A friend of my mother’s had his brother die of something that was very clearly related to Covid-19, but that was NOT listed on his death certificate in any way. I suspect in this case it may have been something similar to the previously-mentioned case, where the place he was living at didn’t want to have a Covid death counted when there were 2349034 other things wrong with him that led him to be staying there. He had been fine in terms of survival until he contracted Covid, but no, it apparently didn’t feature in his death somehow.
Come to think of it, since I brought up AIDS, now I’m wondering how (or even if) medical privacy laws (in the US) affect cause-of-death reporting.
While someone is alive, just casually revealing that they’re HIV+ is wildly illegal, and any doctor who does opens themselves up to one mother of a HIPAA lawsuit.

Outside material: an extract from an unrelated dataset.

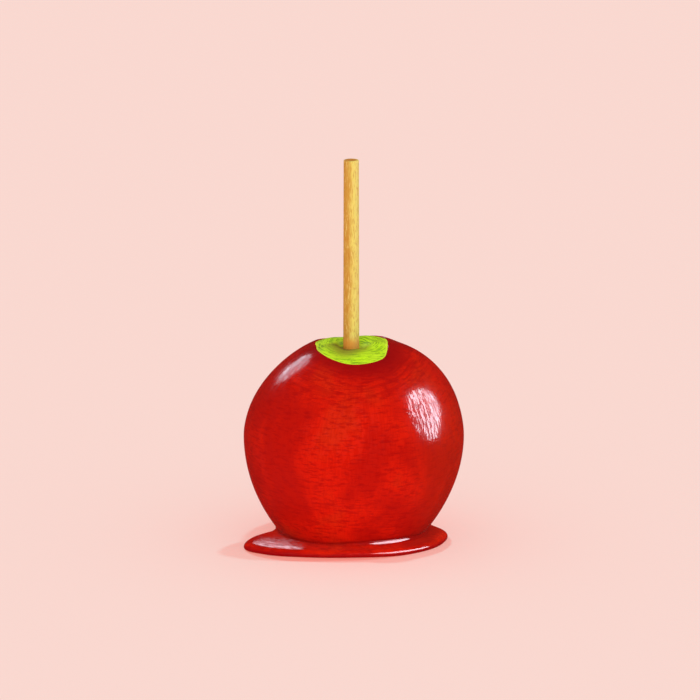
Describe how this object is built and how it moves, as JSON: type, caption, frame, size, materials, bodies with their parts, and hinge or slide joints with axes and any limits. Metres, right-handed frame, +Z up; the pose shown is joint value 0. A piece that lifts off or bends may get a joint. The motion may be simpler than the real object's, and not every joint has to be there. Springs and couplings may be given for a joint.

I’d just kind of assumed that all of that goes out the window, once the person kicks it1… but now I’m second-guessing that assumption.
Notes
(In much the same way that Wikipedia has extra-strict fact-checking and verifiability policies covering WP:BLP, AKA Biographies of Living Persons — the “Living” is an essential component, there. Policies about defaming or reporting inaccurate information in articles about dead people are much more relaxed, primarily because the dead can’t sue anyone.)
My grandfather, who (at least in a sense) died of kidney failure, was listed on his death certificate as prostate cancer–he had been battling cancer for about 10 years.